GOAL: Using the data beneath this instruction, retype only the lines from the one that contains "coil_turns, coil_width, coil_top" down to the one that contains "imported = [obj", both included, exactly as they appear.

## Begin DATA SHOWN

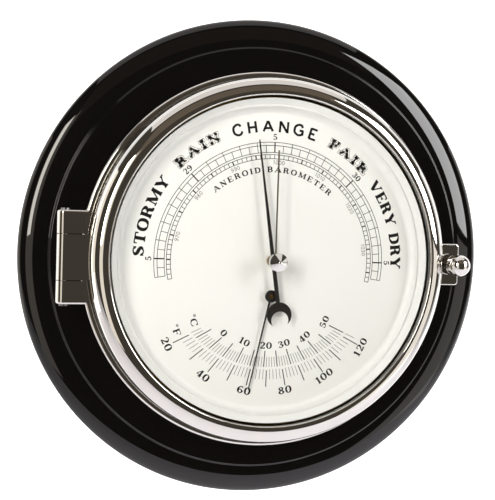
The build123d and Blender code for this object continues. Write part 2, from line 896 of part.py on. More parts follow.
def rocker_bracket():
    """The bracket with two ears for the rocking bar."""
    reach = rocker_half_length - bracket_thickness / 2
    half = 2 * rocker_radius
    foot_x = min(rocker_x + half, sqrt(plate_radius**2 - reach**2) - fixed_clearance)
    bracket = block(rocker_x - half, foot_x, -reach, reach, plate_front,
                    plate_front + bracket_thickness)
    for side in (-1, 1):
        edges = sorted((side * reach, side * (reach - bracket_thickness)))
        bracket += block(rocker_x - half, rocker_x + half, *edges, plate_front, rocker_z + half)
    hole = Cylinder(rocker_radius + running_clearance, 3 * rocker_half_length)
    return bracket - Pos(rocker_x, 0, rocker_z) * Rot(90, 0, 0) * hole


def chain():
    """The fine chain from the rocking bar's long arm to the drum."""
    low = drum_radius + chain_gap
    end = rocker_x - rocker_arm_width / 2 - chain_gap
    return block(-drum_radius, end, -low - chain_width, -low, chain_z - chain_thickness / 2,
                 chain_z + chain_thickness / 2)


def bridge_pillars():
    """Two pillars under the lower bridge."""
    return Compound([disc(pillar_radius, plate_front, bridge_z, 0, side * pillar_y)
                     for side in (-1, 1)])


def lower_bridge():
    """The bridge that carries the foot of the pointer arbor."""
    bridge = block(-bridge_half_width, bridge_half_width, -bridge_half_length,
                   bridge_half_length, bridge_z, bridge_front)
    bridge += disc(bridge_disc, bridge_z, bridge_front)
    return bridge - disc(arbor_radius + running_clearance, bridge_z, bridge_front)


def bridge_screws():
    """Two screws that hold the lower bridge on its pillars."""
    return Compound([disc(plate_screw_head, bridge_front, bridge_front + plate_screw_radius, 0,
                          side * pillar_y) for side in (-1, 1)])


def train_pillars():
    """Two pillars between the bridges."""
    places = [polar(side * train_pillar_reach, train_bridge_angle) for side in (-1, 1)]
    return Compound([disc(train_pillar_radius, bridge_front, train_z, x, y) for x, y in places])


def upper_bridge():
    """The small bridge that guides the top of the pointer arbor."""
    bar = SlotCenterToCenter(2 * train_pillar_reach, 2 * train_bridge_half_width)
    bridge = Pos(0, 0, train_z) * Rot(0, 0, train_bridge_angle) * extrude(bar, bridge_thickness)
    return bridge - disc(arbor_radius + running_clearance, train_z, train_z + bridge_thickness)


def hairspring():
    """The hairspring that takes up the slack of the chain."""
    top = train_z - fixed_clearance
    return spiral(hairspring_inner, hairspring_outer, hairspring_turns, hairspring_width,
                  top - hairspring_height, top)


def thermometer_bracket():
    """The strap behind the dial that carries the bimetal coil."""
    low = coil_top - coil_height - bracket_thickness - fixed_clearance
    sides = (-thermometer_drop - strap_half_width, -thermometer_drop + strap_half_width)
    strap = block(-bracket_half_width, bracket_half_width, *sides, low, low + bracket_thickness)
    for side in (-1, 1):
        edges = sorted((side * bracket_half_width, side * (bracket_half_width - strap_wall)))
        strap += block(*edges, *sides, low, dial_back)
    hole = disc(hub_pin_radius + running_clearance, low, dial_back, 0, -thermometer_drop)
    return strap - hole


def bimetal_coil():
    """The bimetal spiral that turns the thermometer hand."""
    return spiral(coil_inner, coil_outer, coil_turns, coil_width, coil_top - coil_height,
                  coil_top, 0, -thermometer_drop)


NODES = [
    base_board, hanger_plate, hanger_screws, case_screws, case_ring, case_cup, door_seal,
    hinge_pin, bezel_ring, glass, glass_gasket, glass_retainer, closing_screw, screw_washer,
    screw_clip, set_knob, set_shaft, set_washer, set_hand, set_nut, dial_plate, dial_ring,
    barometer_hand, hand_collet, pointer_arbor, thermometer_hand, thermometer_hub,
    thermometer_arbor, base_plate, movement_screws, capsule_seat, adjusting_screw,
    aneroid_capsule, capsule_stud, spring_pillar, spring_clamp, main_spring, main_lever,
    rocking_bar, rocker_bracket, chain, bridge_pillars, lower_bridge, bridge_screws,
    train_pillars, upper_bridge, hairspring, thermometer_bracket, bimetal_coil,
]

os.makedirs("parts", exist_ok=True)
for make in NODES:
    export_step(STAND * make(), f"parts/{make.__name__}.step")
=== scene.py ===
"""Looks of the ship barometer: finishes, printed dial, fine pieces, light and camera.

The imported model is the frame. Sizes here are millimetres in the dial's own axes, where x is to the
reader's right, y is up the dial and z is the height above the wall. stand() turns them into the
frame's metres, where +Z is up and the dial faces -Y.
"""

import logging
from collections.abc import Sequence
from dataclasses import dataclass, field
from enum import Enum
from typing import ClassVar

import bmesh
import bpy
import numpy as np
from mathutils import Matrix, Vector


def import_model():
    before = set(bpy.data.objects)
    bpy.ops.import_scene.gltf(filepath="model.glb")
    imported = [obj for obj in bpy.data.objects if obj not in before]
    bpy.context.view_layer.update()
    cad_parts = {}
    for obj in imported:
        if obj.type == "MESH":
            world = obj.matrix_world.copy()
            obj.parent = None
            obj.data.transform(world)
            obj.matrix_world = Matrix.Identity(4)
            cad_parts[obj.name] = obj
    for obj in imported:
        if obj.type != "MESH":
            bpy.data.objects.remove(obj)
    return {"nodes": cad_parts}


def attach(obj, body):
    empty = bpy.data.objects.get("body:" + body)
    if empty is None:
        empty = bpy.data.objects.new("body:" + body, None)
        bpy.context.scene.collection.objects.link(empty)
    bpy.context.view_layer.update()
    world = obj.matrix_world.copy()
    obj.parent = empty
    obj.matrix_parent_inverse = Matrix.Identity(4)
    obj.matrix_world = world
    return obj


LOG = logging.getLogger("barometer")
MM = 0.001

# Heights above the wall, the case ring's radius and the drop of the lower pivot, in millimetres
BOARD_FIELD = 15.0
RING_FRONT = 25.6
DIAL_FRONT = 27.0
BEZEL_FRONT = 36.0
GLASS_FRONT = 35.4
CASE_RADIUS = 70.4
THERMOMETER_DROP = 13.2

# Colour sockets of Blender's Mix node, whose names it uses more than once
MIX_FIRST, MIX_SECOND, MIX_RESULT = 6, 7, 2

SKIN = 0.05  # thickness of lacquer and plate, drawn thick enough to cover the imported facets
SKIN_STEPS = 480

TONE_SCALE = 60.0  # clouds of tone per metre, about 17 mm each
MARK_CIRCLE = 0.06  # radius in metres at which turned marks keep their length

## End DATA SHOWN

OUTPUT OF THE EXERCISE:
    return spiral(coil_inner, coil_outer, coil_turns, coil_width, coil_top - coil_height,
                  coil_top, 0, -thermometer_drop)


NODES = [
    base_board, hanger_plate, hanger_screws, case_screws, case_ring, case_cup, door_seal,
    hinge_pin, bezel_ring, glass, glass_gasket, glass_retainer, closing_screw, screw_washer,
    screw_clip, set_knob, set_shaft, set_washer, set_hand, set_nut, dial_plate, dial_ring,
    barometer_hand, hand_collet, pointer_arbor, thermometer_hand, thermometer_hub,
    thermometer_arbor, base_plate, movement_screws, capsule_seat, adjusting_screw,
    aneroid_capsule, capsule_stud, spring_pillar, spring_clamp, main_spring, main_lever,
    rocking_bar, rocker_bracket, chain, bridge_pillars, lower_bridge, bridge_screws,
    train_pillars, upper_bridge, hairspring, thermometer_bracket, bimetal_coil,
]

os.makedirs("parts", exist_ok=True)
for make in NODES:
    export_step(STAND * make(), f"parts/{make.__name__}.step")
=== scene.py ===
"""Looks of the ship barometer: finishes, printed dial, fine pieces, light and camera.

The imported model is the frame. Sizes here are millimetres in the dial's own axes, where x is to the
reader's right, y is up the dial and z is the height above the wall. stand() turns them into the
frame's metres, where +Z is up and the dial faces -Y.
"""

import logging
from collections.abc import Sequence
from dataclasses import dataclass, field
from enum import Enum
from typing import ClassVar

import bmesh
import bpy
import numpy as np
from mathutils import Matrix, Vector


def import_model():
    before = set(bpy.data.objects)
    bpy.ops.import_scene.gltf(filepath="model.glb")
    imported = [obj for obj in bpy.data.objects if obj not in before]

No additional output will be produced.